Жизнь его замерла, а брак превратился в топь, из которой он не находил ни сил, ни смысла выбраться. Буксовал.

Душа Александра Ивановича, казалось, была стянута жгутами, не дающими продохнуть. Все эти четыре года после ее смерти он не забывал о ней ни на секунду. Все эти четыре года, после ее ухода. «Смерть» – само это слово он ненавидел.

Каждое утро он просыпался и надеялся, что она живая и невредимая, что все только приснилось и ничего плохого с ней не происходило в реальности, – он восставал против конечности человеческого бытия, потому что его дочь такого конца не заслуживала. Может, все дело в том, что он был плохим, невнимательным отцом для своего ребенка, а теперь сожалеет об этом, когда уже поздно что-либо исправить?

Еще и спина болит… Отличное начало нового дня.

«Шло бы все к черту! Доченька, прости меня. Я очень по тебе скучаю. Если ты где-то существуешь и как-нибудь меня слышишь, то знай, что я люблю тебя и всегда любил. Просто из меня вышел плохой батька. Что я мог сделать иначе, когда ты была жива? Не знаю… Или все, или ничего». – Чайник вскипел, мужчина достал кружку, кинул две ложки сахара, положил в кружку чайный пакетик и залил все кипятком.

Порой сознание его прояснялось, становилось видно, что он винит себя зазря, внутренние путы ослабевали.

– Сложно говорить, когда тебя уже не вернуть, но почему, почему доходит слишком поздно: у нас есть намного больше для счастья, чем видно в паутине собственных проблем?

От возни на кухне мама девочки проснулась. Сон улетучился, словно его и не было. Женщина открыла глаза и некоторое время смотрела в потолок. Перед глазами опять – постылая действительность. Вероятно, она – эта самая действительность – и без того была не слишком радостной, но когда теряешь собственного ребенка… Такое ни с чем не спутать…

– Чего ты там шепчешься? – спросила она мужа, почесывая коленку под одеялом.

– Так, мысли вслух…

– Как ты спал? – После смерти своего единственного ребенка супружеская пара остерегалась говорить что-то дежурное типа «Доброе утро» – уж очень это казалось глупым и неприемлемым.

– Нормально, Юль. Кушать будешь? Чайник нагрелся.

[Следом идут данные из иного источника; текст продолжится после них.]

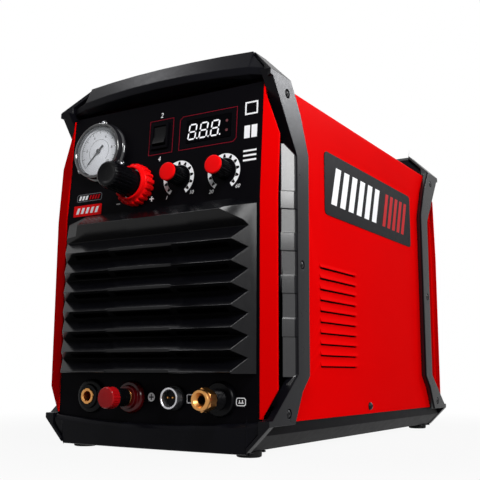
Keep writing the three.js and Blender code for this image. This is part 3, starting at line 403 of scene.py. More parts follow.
def ribbed_strut():
    finish = Finish(
        "grained_black_strut_moulding", Specular_IOR_Level=0.08, Coat_Roughness=0.2, Coat_IOR=1.5,
    )
    cell = finish.node("ShaderNodeSeparateXYZ", (), {0: finish.place}, "X")
    along = Tone(finish, cell.socket.node.outputs["Y"])
    across = finish.node("ShaderNodeMath", {"operation": "ABSOLUTE"}, {0: cell})
    depth = finish.node("ShaderNodeMath", {"operation": "ABSOLUTE"}, {0: along})
    recess = (1 - (across > RECESS_SIDE * MM)) * (1 - (depth > RECESS_END * MM))
    clouds = finish.noise(45.0)
    tint = finish.blend(clouds, (0.0024, 0.0024, 0.0036, 1), (0.0038, 0.0038, 0.0054, 1))
    finish.feed(Base_Color=tint, Coat_Weight=recess, Roughness=0.24 + 0.12 * finish.noise(7.0))
    return finish.feed(Normal=finish.bump(finish.noise(0.7, 2.0), 0.05)).material


solder_mask = board_mask()
lens_glass = clear_lens()
strut_moulding = ribbed_strut()
# Both glows are painted light on parts that are switched off.
painted_segment_glow = painted_glow("painted_glow", (0.80, 0.80, 0.84), 0.35)
lamp_red = painted_glow("small_red_lamp", (0.09, 0.006, 0.012), 0.05)
print("finishes:", len(bpy.data.materials))

# %% [markdown]
# The sheet metal and the mouldings already have their right shapes in the CAD solids, but a
# solid's edges are knife sharp, and real ones never are. So each is copied, its loose triangles
# are merged and its flat faces made whole again, and then a Bevel modifier rounds every edge.
# Weighted normals keep the broad faces flat beside those small rounds.

# %% Round the edges of a copy of a solid
def refined(node, width, finish, body="case", angle=28, segments=2, whole=True):
    piece = nodes[node].copy()
    piece.data = nodes[node].data.copy()
    for key in list(piece.keys()):
        del piece[key]
    piece.parent = None
    bpy.context.scene.collection.objects.link(piece)
    take(piece)
    bpy.ops.mesh.customdata_custom_splitnormals_clear()
    with editing(piece):
        bpy.ops.mesh.remove_doubles(threshold=0.002 * MM)
        if whole:
            bpy.ops.mesh.dissolve_limited(angle_limit=math.radians(0.8))
        face_outwards()
    use(
        piece, "BEVEL", width=width * MM, segments=segments, limit_method="ANGLE",
        angle_limit=math.radians(angle), use_clamp_overlap=False, miter_outer="MITER_ARC",
    )
    settle(piece, node + "_rounded", smooth=40)
    use(piece, "WEIGHTED_NORMAL", keep_sharp=True, weight=100)
    return dress(piece, finish, body, (node,))


# %% The case: cover, panels, tray and end frames
refined("outer_cover", 0.2, red_coat, whole=False)
for name in ("front_panel", "rear_panel", "base_tray"):
    refined(name, 0.4, dark_coat)
for end in ("front", "rear"):
    for side in ("right", "left"):
        refined(f"{end}_strut_{side}", 0.7, strut_moulding)
        refined(f"{end}_trim_{side}", 0.6, red_coat)
    refined(f"{end}_hood", 0.8, frame_moulding)
    refined(f"{end}_chin", 1.4, frame_moulding)
refined("front_grille", 0.45, grille_moulding)
refined("carry_handle", 1.6, frame_moulding, segments=3)

# %% [markdown]
# Behind the grille's slots and behind the louvres of both sides lie mats of black foam. They are
# painted shade: dark sheets put where the inside of the case lies in shadow, and they are what
# makes the slots look black from outside. A plane is subdivided and extruded to its thickness,
# and the open cells are left to the finish.

# %% Dark mats of painted shade behind the grille and the louvres
FOAM_THICK = 5.0
FOAM_INSET = 2.5      # from the cover's outside to the foam


# Each mat is a dark sheet of painted shade, put where the inside of the case lies in shadow.
def dark_mat_of_painted_shade(name, place, width, height):
    mat = added("plane", size=MM)
    with editing(mat):
        resize_flat(width, height)
        bpy.ops.mesh.subdivide(number_cuts=3)
        extrude_up(-FOAM_THICK)
        face_outwards()
    use(mat, "BEVEL", width=0.8 * MM, segments=2, limit_method="ANGLE")
    fitted(mat, name, place, painted_shade_foam)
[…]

– Да, немного надо. Саша, сегодня идем?

– Пойдем… Чего ж не пойти…

Жена встала с кровати, босиком дошла до окна, которое всю ночь было открыто, и остановилась, будто в ступоре: сегодня ровно четыре года с того самого момента, как врачебная ошибка отправила Катеньку на тот свет.

Да, недоработали. Не может быть, чтобы они победили рак, а потом… Сначала мать обвиняла врачей, затем скандалила с мужем – не верила, что во всем виновата какая-то аневризма.

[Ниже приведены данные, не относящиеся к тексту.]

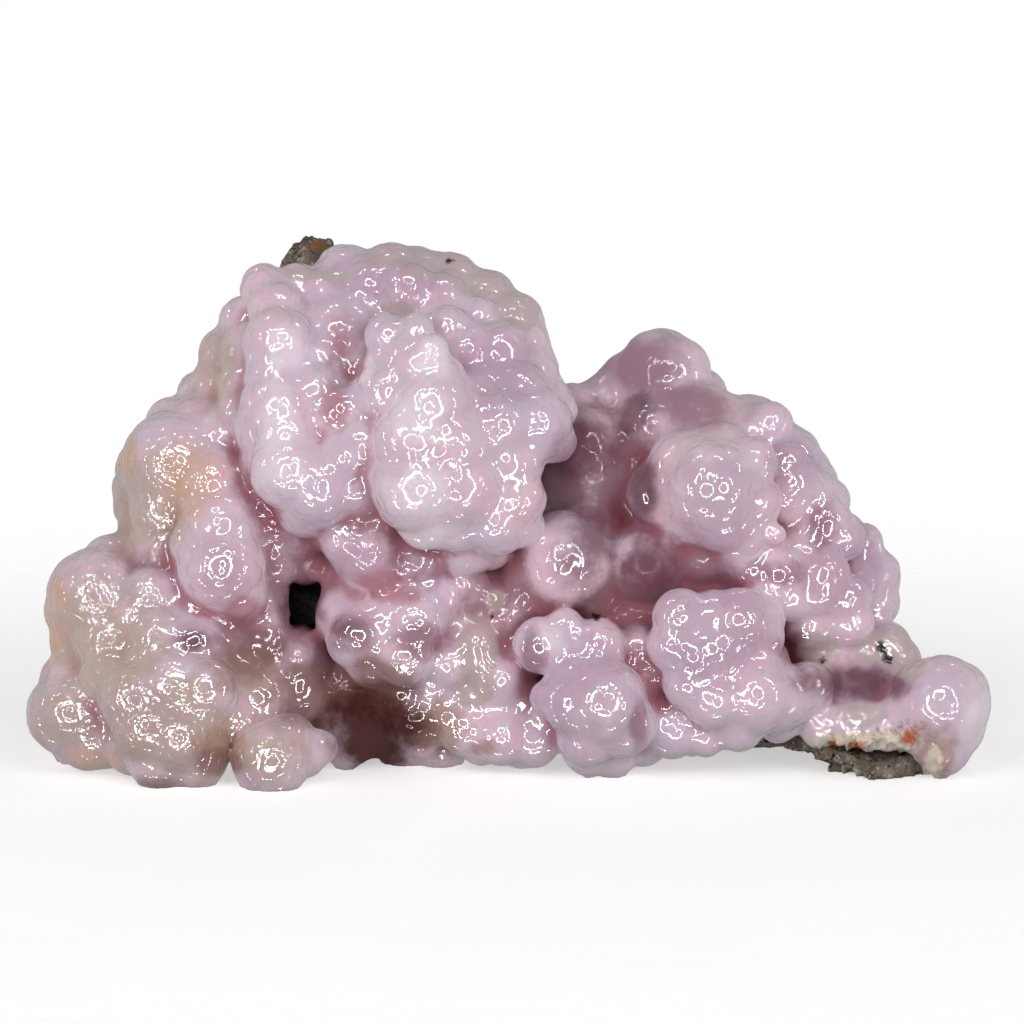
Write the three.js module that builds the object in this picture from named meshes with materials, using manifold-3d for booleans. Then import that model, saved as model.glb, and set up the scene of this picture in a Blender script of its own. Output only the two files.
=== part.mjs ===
// Pink botryoidal smithsonite grown as a lumpy crust over a dark chunk of host rock.
// Millimetres, +Z up. The specimen stands on a flat base at z = 0 and shows its display face towards -Y.
import * as THREE from 'three';
import { MarchingCubes } from 'three/addons/objects/MarchingCubes.js';
import { mergeVertices } from 'three/addons/utils/BufferGeometryUtils.js';
import Module from 'manifold-3d';

const wasm = await Module();
wasm.setup();

// ---------------------------------------------------------------- driving dimensions
const LEAN = THREE.MathUtils.degToRad(10); // the display face leans back from the vertical
const SHIFT_X = 0.2; // moves the middle of the specimen's width onto x = 0
const SHIFT_Y = -6.4; // moves the middle of its depth onto y = 0
const GAP = 0.32; // hairline seam between the crust and the rock
const MELT = 0.5; // how softly neighbouring lobes run together
const CELL = 2.4; // grid that the crust's skin is drawn on
const CELLS = 46; // number of those cells along each edge of the grid
const FIELD_MIDDLE = new THREE.Vector3(0, 25, -1); // middle of the grid, in display-face axes
const CORNER_CLEARANCE = 0.04; // least distance of the skin from a corner of the grid
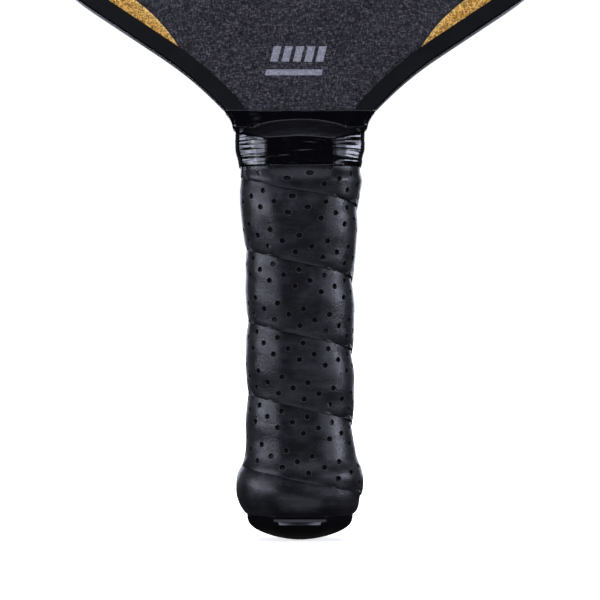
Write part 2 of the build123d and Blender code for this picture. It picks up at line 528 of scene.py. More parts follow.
@dataclass(frozen=True)
class CushionSkin:
    """The grip's tacky synthetic leather: a fine pebble, paler rubbed patches, and a painted highlight that
    lightens the rims of its punched holes.
    """

    colour: Colour = (0.0042, 0.0042, 0.0052)
    # pale colour for both the rubbed patches and the painted highlight on the hole rims
    worn: Colour = (0.026, 0.026, 0.031)
    foam: Colour = (0.002, 0.002, 0.0025)

    def make(self) -> bpy.types.Material:
        """Lays out the grip's nodes.

        Returns:
            The material.
        """
        board = Coating("cushion_skin")
        rim = board.node("ShaderNodeAttribute", {"attribute_name": "rim"}, {}, "Fac")
        pit = board.node("ShaderNodeAttribute", {"attribute_name": "pit"}, {}, "Fac")
        pebble = board.cells((1500.0, 1500.0, 1500.0))
        fine = board.noise((3200.0, 3200.0, 3200.0), 2.0, 0.6)
        cloud = board.noise((120.0, 120.0, 120.0), 4.0, 0.65)
        creases = board.noise((110.0, 110.0, 380.0), 4.0, 0.7)
        rubbed = cloud.ramp(0.42, 0.75) * 0.4 + creases.ramp(0.45, 0.7) * 0.4
        # cloud and creases give rubbed patches; the rim mask adds a painted highlight round each punched
        # hole
        wear = (rubbed + rim.ramp(0.45, 1.0) * 0.9).least(1.0)
        colour = board.blend(wear, self.colour, self.worn)
        # the floors of the punched holes are coloured darker than the skin
        colour = board.blend(pit.ramp(0.1, 0.9), colour, self.foam)
        board.bump(pebble * 0.6 + fine * 0.4 + creases * 0.9, 0.08 * MM, 0.6)
        return board.finish(
            Base_Color=colour,
            Roughness=0.33 + (cloud - 0.5) * 0.35 + (creases - 0.5) * 0.18 + pit * 0.4,
            Specular_IOR_Level=0.42,
            Sheen_Weight=0.04,
            Sheen_Roughness=0.5,
        )


@dataclass(frozen=True)
class Laminate:
    """A face skin: woven glass and carbon tows set in resin."""

    dark: Colour = (0.0025, 0.0025, 0.0030)
    light: Colour = (0.014, 0.014, 0.016)

    def make(self) -> bpy.types.Material:
        """Lays out the laminate's nodes.

        Returns:
            The material.
        """
        board = Coating("laminate")
        x, _, z = board.axes()
        tow = math.pi / (1.6 * MM)
        over = (x * tow).sine() * (z * tow).sine()
        fibre = board.noise((5200.0, 0.0, 320.0), 2.0, 0.5)
        share = (over * 0.5 + 0.5) * 0.7 + fibre * 0.3
        board.bump(over, 0.04 * MM, 0.5)
        return board.finish(
            Base_Color=board.blend(share, self.dark, self.light),
            Roughness=0.38 + fibre * 0.2,
            Specular_IOR_Level=0.5,
        )


@dataclass(frozen=True)
class CorePlastic:
    """Milky honeycomb plastic, with faint draw lines down the cells."""

    colour: Colour = (0.72, 0.74, 0.71)
    shade: Colour = (0.55, 0.57, 0.54)

    def make(self) -> bpy.types.Material:
        """Lays out the core's nodes.

        Returns:
            The material.
        """
        board = Coating("core_plastic")
        drawn = board.noise((900.0, 60.0, 900.0), 3.0, 0.6)
        board.bump(drawn, 0.05 * MM, 0.4)
        return board.finish(
            Base_Color=board.blend(drawn.ramp(0.3, 0.7), self.colour, self.shade),
            Roughness=0.42 + drawn * 0.15,
        )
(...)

На одной из встреч сторонников учения Отца-Абсолюта соратница поддержала:

– Что поделаешь… Помнишь же, как говорят.

– Как? – спросила Юлия Владимировна, смущаясь.

– Двум смертям не бывать, а одной не миновать. Значит, судьба.

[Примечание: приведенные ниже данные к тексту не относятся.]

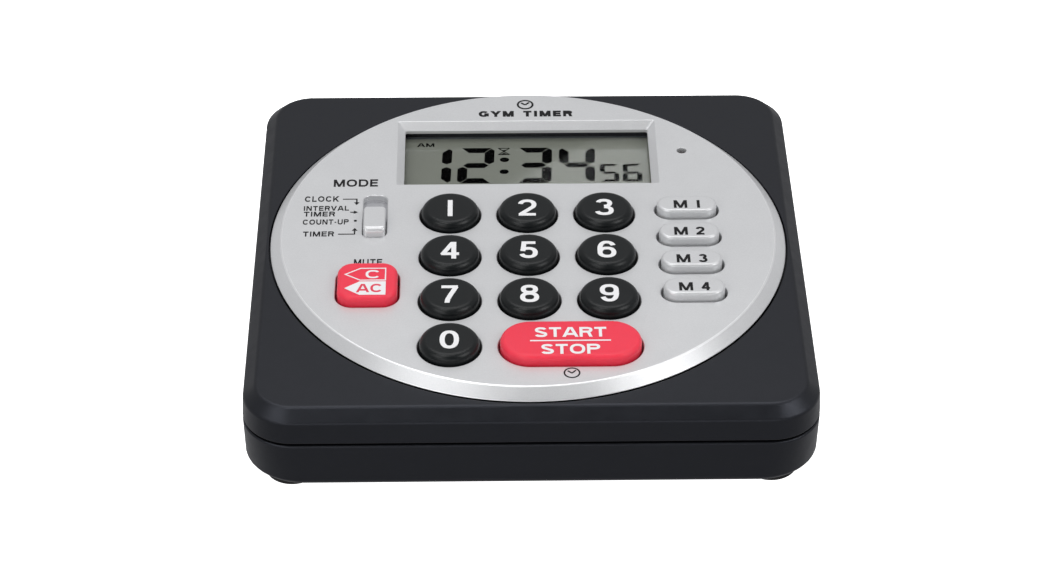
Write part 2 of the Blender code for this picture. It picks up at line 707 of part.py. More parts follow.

«Бог мой, в чем же мораль этой трагедии? Но даже если так, почему на душе до сих пор тяжело?» – размышляла она, глядя во двор. Наступало погожее летнее утро – жизнь за окном их двухкомнатной квартиры, будто бы в насмешку, не соответствовала состоянию тоски и уныния, в которое мать погрузилась, как рыба в воду, не успев толком проснуться.

Облокотившись на подоконник и выглянув из окна, Юля посмотрела по сторонам. Как и всегда, глаза ее в первую очередь наткнулись на сосны: за леском, если вы знаете эти места, можно найти озеро, в котором раньше водилась рыба, купаются ребята. Женщина с грустной улыбкой наблюдала, как паренек в шортах и майке садился на свой велик, оставленный у дерева, – заходил за сигаретами в ларек. И вот он уже несется догонять остальных, воинственно улюлюкая, – так, что только песок из-под колес тонкой полоской да слышно, как хрустят камешки, разлетаясь в разные стороны. Прямо напротив нее детская площадка, на скамейке возле которой алкаш пьет очередную бутылку пива.